Die eine wollen Inklusion um jeden Preis und zwar für alle. Dabei richten sie sich mit ihrer Rigorosität nicht am einzelnen Kind aus, sondern an ihrer Ideologie. Dass es Kinder gibt, die in Inklusionsklassen hervorragend aufgehoben sind aber anderereits andere, die in kleinen Systemen glücklicher sind und besser lernen können, wird schlichtweg abgestritten.
Ebenso wird bei der Zuteilung von Unterstützung immer nach dem Gießkannenprinzip vorgegangen. Ausgangslage ist das, was der Finanzminister hergibt und nicht das, was die Kinder brauchen. Zwei Sehbehinderte Schüler in einer Klasse bedürfen je nach Alter und Behinderunggrad viel bis kaum Unterstüztung.
Der nächste Bock findet sich in dem, was Janne schildert: Inklusion soll grundsätzlich und immer alle Kinder gemeinsam zur gleichen Zeit beschulen, möglichst auch noch Kinder mit 4 verschiedenen Behinderungen. Auch hier geht man wieder von seinem eigenen Anspruch an Inklusion aus, nicht von dem was die Kinder wollen und benötigen. Die werden nämlich meist als Letzte gefragt.
Dass Schulen als Kompetenzzentren für bestimmte Behinderungen de Schülern einfach mehr bieten können als Schulen, wo man für alle alles vorhalten muss, ist doch klar. An den letzteren Schulen werden die sonderpädagogischen Lehrkräfte trotz allen Bemühens dann nämlich zu Generaldilettanten, oder wie die Engländer sagen: "Jack of all trades, master of none."
Klassengrößen sollten keine starren Zahlen widerspiegeln, sondern die exakt ermittelten Bedürfnisse genau dieser einen Klasse mit diesen zu fördernden Kindern.
Mit starren Grenzen wie "20 in Inklusionsklassen" kann ich nichts anfangen. Je nach Situation könnten die Klassen 12-26 Schüler haben.
Ich habe mich Anfang Mai mit Inklusion in einer einwöchigen EU-Fortbildung beschäftigt. Fest steht, dass von den teilnehmenden Ländern Frankreich, italien, Polen, Gr0ßbritannie, Irland, Rumanien, Slowenien, Litauen und Deutschland unser Land am schlechtesten ausgestattet ist bezüglich der Regelschule und desaströs bezüglich der Inklusionsklassen.

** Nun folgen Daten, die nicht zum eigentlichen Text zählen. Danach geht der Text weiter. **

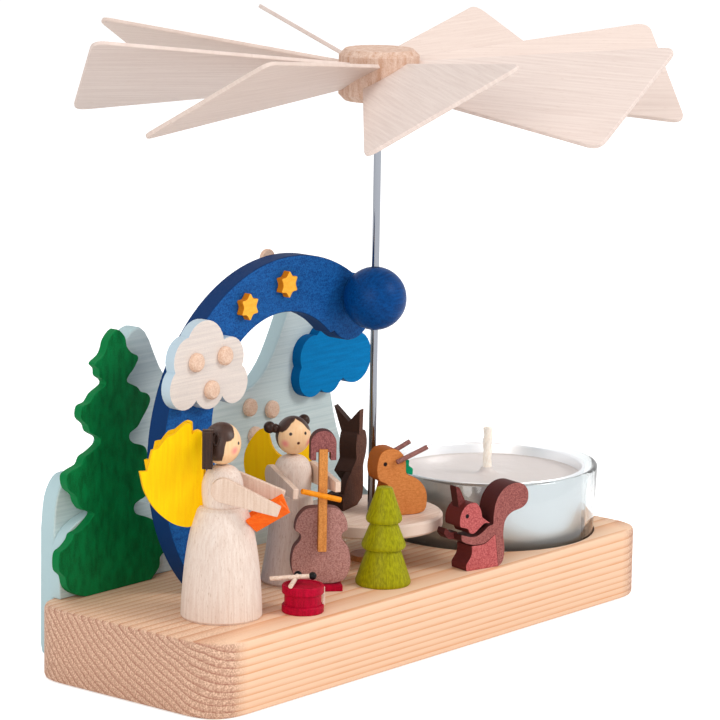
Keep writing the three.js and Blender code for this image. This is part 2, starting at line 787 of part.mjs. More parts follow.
function bassBody() {
  const left = BASS_HALF_OUTLINE.map(([x, z, r]) => [-x, z, r]).toReversed();
  const front = roundedOutline([...BASS_HALF_OUTLINE, ...left]);
  return board(front, BASS_THICKNESS, -BASS_FORWARD + BASS_THICKNESS / 2, 3);
}

// The neck with the scroll's arched head fused on behind its top.
function bassNeck() {
  const neckBack = -BASS_FORWARD - BASS_THICKNESS / 2 - GLUE_LINE;
  const half = BASS_NECK_WIDTH / 2;
  const stick = new THREE.Shape();
  stick.moveTo(-half, BASS_NECK_BOTTOM);
  stick.lineTo(half, BASS_NECK_BOTTOM);
  stick.lineTo(half, BASS_NECK_TOP);
  stick.lineTo(-half, BASS_NECK_TOP);
  stick.closePath();
  const [headHalf, legBottom, slotTop, slotHalf] = [2.7, BASS_NECK_TOP - 2.4, BASS_NECK_TOP - 0.6, 1.3];
  const head = new THREE.Shape();
  head.moveTo(headHalf, legBottom);
  head.absarc(0, BASS_NECK_TOP + 1.2, headHalf, 0, Math.PI, false);
  head.lineTo(-headHalf, legBottom);
  head.lineTo(-slotHalf, legBottom);
  head.lineTo(-slotHalf, slotTop);
  head.lineTo(slotHalf, slotTop);
  head.lineTo(slotHalf, legBottom);
  head.closePath();
  const headBoard = board(head, BASS_THICKNESS, neckBack + BASS_THICKNESS / 2, 8);
  return union([board(stick, BASS_NECK_THICKNESS, neckBack), headBoard]);
}

function angelWithBass() {
  const group = figure(LEFT_END + 44.7, FRONT_EDGE + 21.9, -25.6);
  angel("angel_2", group, ANGEL_WITH_BASS, [10, 7]);
  const bass = new THREE.Group();
  bass.position.set(BASS_ASIDE, 0, BASS_FOOT_HEIGHT);
  group.add(bass);
  add("bass_body", bassBody(), bassMauve, bass);
  add("bass_neck", bassNeck(), neckOrange, bass);
  const footDepth = BASS_THICKNESS + 1.2;
  const foot = new THREE.BoxGeometry(7.2, footDepth, BASS_FOOT_HEIGHT - GLUE_LINE / 2);
  foot.translate(0.4, -BASS_FORWARD - footDepth / 2 + BASS_THICKNESS / 2, -BASS_FOOT_HEIGHT / 2 - GLUE_LINE / 4);
  add("bass_foot", foot, { color: 0xb8102c, roughness: 0.45 }, bass);
  const neckFront = BASS_FORWARD + BASS_THICKNESS / 2 + GLUE_LINE + BASS_NECK_THICKNESS;
  const [start, end, down] = [-ANGEL_WITH_BASS.chestRadius, 4.6, 16];
  const bow = new THREE.CylinderGeometry(BOW_DIAMETER / 2, BOW_DIAMETER / 2, end - start, 10)
    .rotateZ(Math.PI / 2)
    .rotateY(THREE.MathUtils.degToRad(down))
    .translate((start + end) / 2, -neckFront - GLUE_LINE - BOW_DIAMETER / 2, 17.1);
  add("bass_bow", bow, { color: 0xe98614, roughness: 0.5 }, group);
}

function drum() {
  const rim = 0.45;
  const band = 0.9;
  return turned([
    [0, 0],
    [DRUM_RADIUS, 0],
    [DRUM_RADIUS, band],
    [DRUM_RADIUS - rim, band + rim],
    [DRUM_RADIUS - rim, DRUM_HEIGHT - band - rim],
    [DRUM_RADIUS, DRUM_HEIGHT - band],
    [DRUM_RADIUS, DRUM_HEIGHT],
    [0, DRUM_HEIGHT],
  ]);
}

// Two crossed beaters with ball heads that lie on the drumhead, fused where they cross.
function drumBeaters() {
  const beater = (from, to) => {
    const [end, ball] = [from, to].map((point) => new THREE.Vector3(...point));
    const along = ball.clone().sub(end);
    const turn = new THREE.Quaternion().setFromUnitVectors(new THREE.Vector3(0, 1, 0), along.clone().normalize());
    const stick = new THREE.CylinderGeometry(BEATER_RADIUS, BEATER_RADIUS, along.length(), 8)
      .applyQuaternion(turn)
      .translate(...along.multiplyScalar(0.5).add(end));
    return [stick, new THREE.SphereGeometry(BEATER_BALL_RADIUS, 10, 8).translate(...ball)];
  };
  const low = DRUM_HEIGHT + GLUE_LINE + BEATER_RADIUS;
  const high = low + BEATER_RADIUS;
  return union([
    ...beater([-3.4, 4.6, high], [1.5, -1.3, high]),
    ...beater([-3.9, -0.4, low], [1.8, 2.3, high + BEATER_RADIUS / 2]),
  ]);
}

function turnedTree() {
  return turned([
    [0, 0],
    [4.9, 0],
    [5.1, 0.7],
    [2.9, 6.8],
    [3.9, 7],
    [4, 7.9],
    [2.4, 11.6],
    [3.2, 11.8],
    [3.4, 12.6],
    [1.4, 18.6],
    [0.8, 19],
    [0, 19],
  ]);
}

// Squirrel: three coloured pieces sawn to fit each other, seen from the front as [x, height]
const SQUIRREL_HEAD = [
  [-1.1, 9.7, 1],
  [-0.8, 12, 0.8],
  [1, 12.7, 1],
  [3, 12.3, 1],
  [3.6, 10.2, 0.6],
  [5.6, 8.7],
  [4.3, 8.8, 0.5],
  [3, 7.6, 0.5],
  [1.6, 6.9, 0.6],
  [0.6, 8, 0.3],
  [-1, 8.4, 0.5],
];
const SQUIRREL_TAIL = [
  [7.1, 0, 0.3],
  [8.6, 0.9, 0.8],
  [8.8, 3.4, 1.5],
  [8.4, 6.4, 1.5],
  [9.2, 9.2, 1.5],
  [11.6, 10.5, 1],
  [13.6, 11, 1.6],
  [14.2, 13.8, 1.6],
  [12.4, 15.8, 1.8],
  [9, 15.6, 1.8],
  [6.6, 12.8, 1.5],
  [6, 8.6, 0.6],
  [4.5, 8.3, 0.5],
  [3.2, 7.1, 0.5],
  [1.6, 6.3, 0.6],
  [-1.2, 7.6, 0.6],
  [-4.4, 8.6, 0.3],
  [-5, 7.4, 0.3],
  [-2, 5.9, 1],
  [0.6, 4.5, 1],
  [4.4, 4.2, 0.8],
  [6.2, 6.2, 0.1],
];
const SQUIRREL_BODY = [
  [0, 0, 0.3],
  [0, 1.4, 0.4],
  [1.2, 2.6, 0.5],
  [1.3, 4, 0.2],
  [4.2, 3.8, 0.6],
  [5.9, 5, 0.3],
  [6.9, 0],
];
const SQUIRREL_EARS = [
  [[-0.4, 11.6], [-1.4, 15.6], [0.7, 12.4]],
  [[0.6, 12.2], [-0.2, 15.2], [1.9, 12.5]],
];

function squirrel() {
  const group = figure(LEFT_END + 72.4, FRONT_EDGE + 2.5, -14);
  const thick = (points) => board(roundedOutline(points), SQUIRREL_THICKNESS, SQUIRREL_THICKNESS, 3);
  const ears = SQUIRREL_EARS.map((points, i) =>
    board(roundedOutline(points), SQUIRREL_THICKNESS / 3, SQUIRREL_THICKNESS * (0.98 - i * 0.62)),
  );
  const head = union([thick(SQUIRREL_HEAD), ...ears]);
  add("squirrel_body", thick(SQUIRREL_BODY), { color: 0xbb5055, roughness: 0.6 }, group);
  add("squirrel_head", head, { color: 0xbb5055, roughness: 0.6 }, group);
  add("squirrel_tail", thick(SQUIRREL_TAIL), { color: 0x8d4a4c, roughness: 0.65 }, group);
}

// Rabbits on the turntable, profiles as [x, height] on the turntable's top
const ORANGE_RABBIT = [
  [2.2, 0, 0.4],
  [1.7, 3, 1.5],
  [3, 5.9, 0.5],
  [1, 6.6, 1],
  [0.5, 9.4, 1.5],
  [1.3, 12.7, 2],
  [4.2, 13, 2],
  [6.3, 11, 1.5],
  [6.3, 7.6, 0.8],
  [9, 6.6, 1.5],
  [11, 4, 2.5],
  [10.6, 0.4, 1.2],
  [8.6, 0, 0.5],
];
const BROWN_RABBIT = [
  [0, 0, 0.3],
  [0, 3.1, 0.4],
  [6, 3.2, 0.5],
  [6.5, 4.4, 0.3],
  [3.3, 6.9, 0.2],
  [5.7, 8.9, 0.3],
  [5.3, 11.6, 1.5],
  [5.9, 14, 0.8],
  [9.4, 14.1, 1],
  [10.4, 11.6, 1.5],
  [9.8, 9.2, 1],
  [8.7, 7.4, 0.8],
  [8.9, 3.4, 1.5],
  [8.6, 1.2, 0.8],
  [6.2, 0, 0.2],
];
const BROWN_RABBIT_HAUNCH = [
  [0.2, 0],
  [0.5, 3.4, 1],
  [1.6, 5.6, 1],
  [4.2, 7.4, 0.5],
  [8.4, 7.4],
  [8.4, 1],
  [6, 0.2],
];
// The ears are one V sawn across the head, as [across, height]
const BROWN_RABBIT_EARS = [
  [3.4, 13.6],
  [5.1, 18.7, 0.2],
  [2, 15.8, 0.2],
  [-0.3, 18.4, 0.2],
  [-0.2, 13.6],
];
const EAR_LENGTH = 6.9;

function orangeRabbit() {
  const group = figure(-4.6, -4.7, -24.7);
  group.position.z = turntableTop;
  const body = board(roundedOutline(ORANGE_RABBIT), RABBIT_THICKNESS, RABBIT_THICKNESS, 3);
  add("orange_rabbit", body, { color: 0xcd7d3f, roughness: 0.65 }, group);
  const earSide = EAR_RADIUS + GLUE_LINE;
  const ear = (y, degreesUp) =>
    new THREE.CylinderGeometry(EAR_RADIUS, EAR_RADIUS, EAR_LENGTH, 8)
      .translate(0, EAR_LENGTH / 2, 0)
      .rotateZ(THREE.MathUtils.degToRad(-90))
      .rotateY(THREE.MathUtils.degToRad(-degreesUp))
      .translate(4.2, y, 10);
  const earWood = { color: 0x8a5350, roughness: 0.7 };
  add("rabbit_ear_left", ear(-earSide, 24), earWood, group);
  add("rabbit_ear_right", ear(RABBIT_THICKNESS + earSide, 33), earWood, group);
  const leaf = roundedOutline([[6.5, 7.9], [6.5, 10.3, 0.3], [7.2, 9.7, 0.3], [7.1, 8.9, 0.2], [7.9, 8.2, 0.3]]);
  const scarf = board(leaf, RABBIT_THICKNESS / 2, (RABBIT_THICKNESS * 3) / 4, 2);
  add("rabbit_scarf", scarf, { color: 0x0b8f5a, roughness: 0.6 }, group);
}

function brownRabbit() {
  const group = figure(-4.95, 1.85, 14.6);
  group.position.z = turntableTop;
  const [width, haunchWidth, earWidth, earFront] = [3.5, 1.2, 1.6, 6.2];
  const body = board(roundedOutline(BROWN_RABBIT), width, width, 3);
  const haunch = board(roundedOutline(BROWN_RABBIT_HAUNCH), haunchWidth, haunchWidth, 3);
  const ears = board(roundedOutline(BROWN_RABBIT_EARS), earWidth, -earFront, 2).rotateZ(Math.PI / 2);
  add("brown_rabbit", union([body, haunch, ears]), { color: 0x4f302a, roughness: 0.65 }, group);
}

christmasPyramid.name = "christmas_pyramid";
add("base_board", baseBoard(), pine);
candle();
add("bearing_socket", bearingSocket(), { color: 0x8c3f24, roughness: 0.5 });
add("spindle_shaft", spindleShaft(), { color: 0xd8d8da, roughness: 0.12, metalness: 1 });
add("turntable", turntable(), plainWood);
add("rotor_hub", rotorHub(), plainWood);
for (let i = 0; i < BLADE_COUNT; i++) add(`blade_${i + 1}`, blade(i), plainWood);
add("moon_arch", moonArch(), nightBlue);
add("guide_ball", guideBall(), nightBlue);
STAR_ANGLES.forEach((angle, i) => add(`star_${i + 1}`, star(angle), { color: 0xf5a42c, roughness: 0.5 }));
add("white_cloud", cloud(WHITE_CLOUD_LOBES, CLOUD_THICKNESS, archFront).translate([0, 0, BASE_HEIGHT]), plainWood);
add("blue_cloud", cloud(BLUE_CLOUD_LOBES, CLOUD_THICKNESS, BACK_EDGE).translate([0, 0, BASE_HEIGHT]), {
  color: 0x0075b8,
  roughness: 0.5,
});
CLOUD_PEGS.forEach(([x, z], i) =>
  add(`cloud_peg_${i + 1}`, peg(x, BASE_HEIGHT + z, archFront - CLOUD_THICKNESS), pegWood),
);
SNOW_PEGS.forEach(([x, z], i) => add(`snow_peg_${i + 1}`, peg(x, BASE_HEIGHT + z, BACK_EDGE), pegWood));
add("backdrop_panel", backdropPanel(), snowBlue);
add("snow_hill", snowHill(), snowBlue);
add("fir_tree", firTree(), firGreen);
const archPeg = peg(0, 0, 0).rotateZ(Math.PI).translate(ARCH_PEG[0], archBack, BASE_HEIGHT + ARCH_PEG[1]);
add("arch_peg", archPeg, pegWood);
angelWithBook();
angelWithBass();
const drumPlace = figure(LEFT_END + 29.2, FRONT_EDGE + 5.9, 0);
add("drum", drum(), { color: 0xb8102c, roughness: 0.45 }, drumPlace);
add("drum_beaters", drumBeaters(), plainWood, drumPlace);
add("turned_tree", turnedTree(), { color: 0xaab81e, roughness: 0.6 }, figure(LEFT_END + 54.8, FRONT_EDGE + 8.2, 0));
squirrel();
orangeRabbit();
brownRabbit();

export default christmasPyramid;
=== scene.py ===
import json
import math

import bmesh
import bpy
from mathutils import Matrix, Vector


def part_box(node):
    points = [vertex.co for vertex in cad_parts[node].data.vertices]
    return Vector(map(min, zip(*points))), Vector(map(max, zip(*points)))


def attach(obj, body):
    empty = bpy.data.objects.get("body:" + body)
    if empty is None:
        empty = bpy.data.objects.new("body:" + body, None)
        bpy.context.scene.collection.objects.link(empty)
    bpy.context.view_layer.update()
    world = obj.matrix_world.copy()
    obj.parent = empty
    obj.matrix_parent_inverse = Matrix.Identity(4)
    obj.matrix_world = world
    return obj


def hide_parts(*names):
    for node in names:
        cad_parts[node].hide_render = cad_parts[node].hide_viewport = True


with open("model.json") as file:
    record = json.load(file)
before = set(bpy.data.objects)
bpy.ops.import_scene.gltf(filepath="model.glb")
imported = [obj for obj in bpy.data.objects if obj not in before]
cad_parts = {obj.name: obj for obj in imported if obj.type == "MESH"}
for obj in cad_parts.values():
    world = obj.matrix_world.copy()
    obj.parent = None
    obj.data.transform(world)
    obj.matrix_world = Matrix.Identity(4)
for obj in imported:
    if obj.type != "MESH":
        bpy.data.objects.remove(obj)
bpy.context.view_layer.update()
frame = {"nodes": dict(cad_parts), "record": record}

# A small wooden Christmas pyramid. The camera stands low in front of the board's left end and
# looks along it with a long lens.
MM = 0.001
scene = bpy.context.scene
lens = bpy.data.cameras.new("camera")
lens.lens = 190.17
lens.sensor_width = 36
lens.clip_start = 0.05
camera = bpy.data.objects.new("camera", lens)
right = Vector((0.63739, -0.77036, 0.01679))
up = Vector((0.13483, 0.13296, 0.98191))
camera.matrix_world = Matrix((right, up, right.cross(up))).transposed().to_4x4()
camera.matrix_world.translation = Vector((-536.9, -438.0, 184.1)) * MM
scene.collection.objects.link(camera)
scene.camera = camera
scene.view_settings.view_transform = "Standard"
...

Die Ausstattung der Förderschulen hier ist traumhaft im Gegensatz zu den anderen Ländern.
Was mich am Ende immer noch beschäftigt, ist, dass laut Aussage der anderen Teilnehmer die inklusive Beschulung für die Förderschüler keine besseren Ergebnisse bringt als die in den dort wesentlich schlechter ausgestatteten Sonderschulen.
Am Ende wird sich das inklusive System auch bezüglich der Effektivität verantworten müssen, es reicht nicht aus zu sagen, Inklusion ist ein Wert an sich. Wichtig ist, wie gut die zu fördernden Schüler am Ende zurecht kommen und ein selbstbstimmtes Leben führen.
Stumpfe entweder-oder Rhetorik ist nicht vom Kind aus gedacht, sondern entspringt immer unserer eigenen Meinung. |
| Inklusion | | von: bger
erstellt: 06.06.2011 20:12:47 |
bedeutet aber auch, dass im Alltag - also nicht
nur in der Schule - Behinderte nicht
ausgeschlossen werden. Und da ist in Deutschland
noch vieles im Argen. In Ländern wie den
Niederlanden oder England sieht man im
Straßenbild, bei kulturellen Veranstaltungen usw.
erheblich mehr Behinderte als bei uns. Eine Schule
ist doch angeblich der Spiegel der Gesellschaft -
da bleibt auf beiden Seiten noch viel zu tun!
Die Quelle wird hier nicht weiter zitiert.